ABSTRACT

This article explores the power balance between the Moroccan monarchy and the Islamist Party of Justice and Development (PJD) particularly within the field of Foreign Policy, in order to determine the extent to which the foreign policy decision-making process has changed since the 2011 constitutional reforms. More specifically, it investigates how the limited duality between the king and the government works in practice, beyond the legal text. Our contention is that both the revisited architecture as well as the implementation of the 2011 Constitution minimise the agency of the government and preserve the preponderance of the king and his entourage in matters of foreign policy.

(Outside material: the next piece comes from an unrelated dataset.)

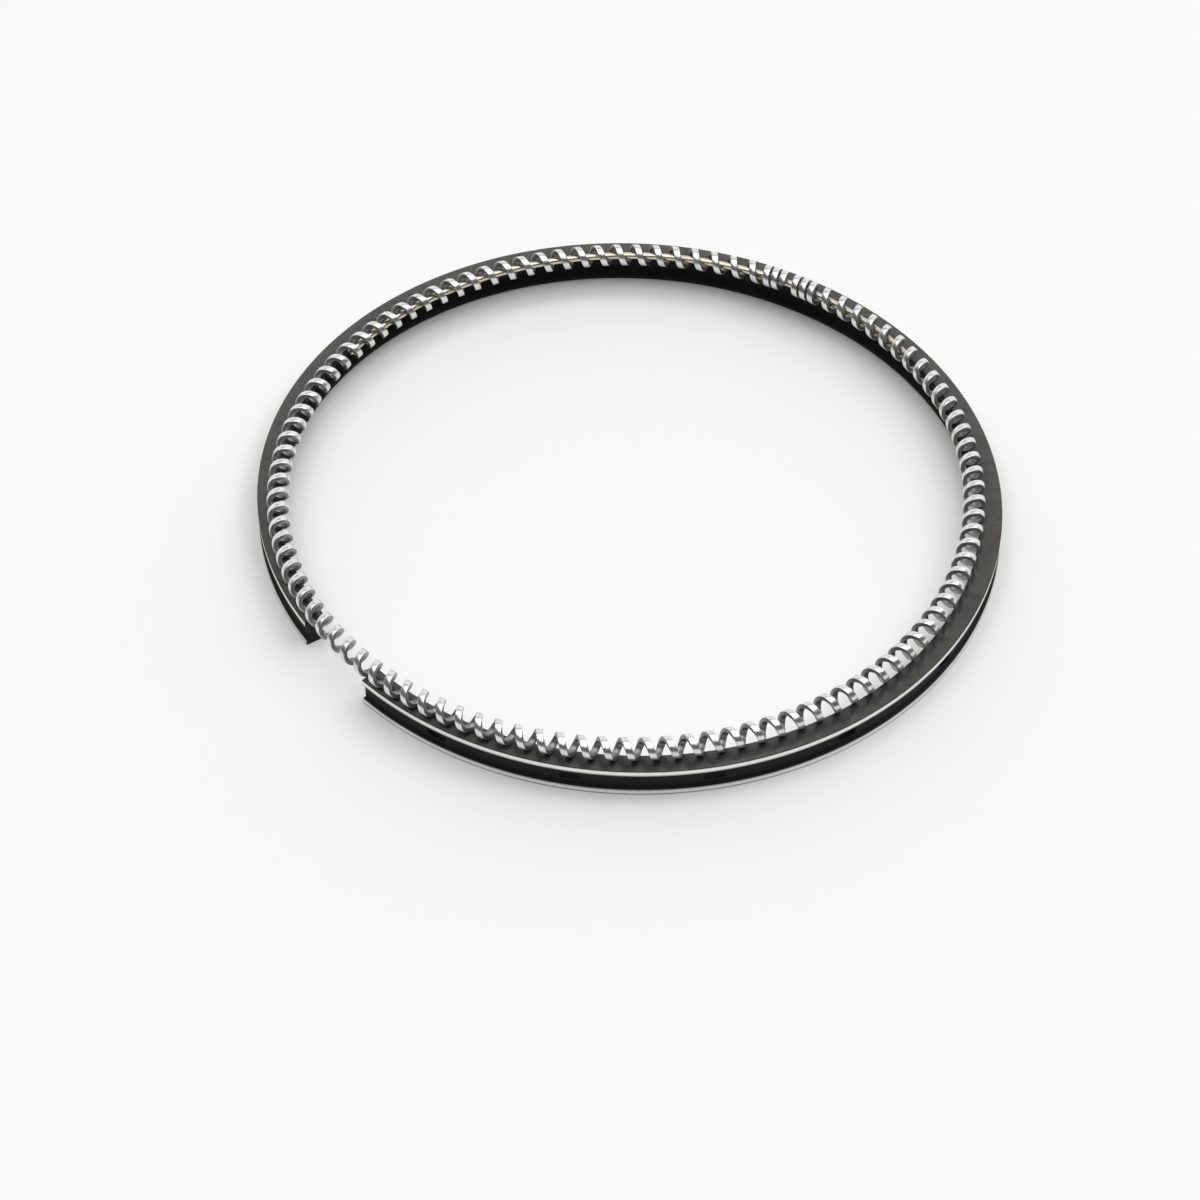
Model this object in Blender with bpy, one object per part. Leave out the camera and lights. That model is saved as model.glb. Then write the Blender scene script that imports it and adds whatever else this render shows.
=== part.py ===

We examine this dynamic through a two-step analysis which, first, determines the patterns of Morocco’s foreign policy with regards to its traditional allies in Europe and the Gulf and its growing relationship with non-traditional partners like China and, second, investigates whether these patterns apply to the kingdom’s most recent foreign policy decisions in 2016 and 2017. We do this by undertaking an in-depth analysis of the kingdom’s rapidly-changing relationship with Africa and Russia. This analysis allows us to closely examine and shed light on the main strategies of Morocco’s foreign policy in a turbulent regional and international context; the central role of the king and the ambiguous decision-making process; and the relevance of new actors (technocratic and economic elites) and novel tools (economic and cultural diplomacies).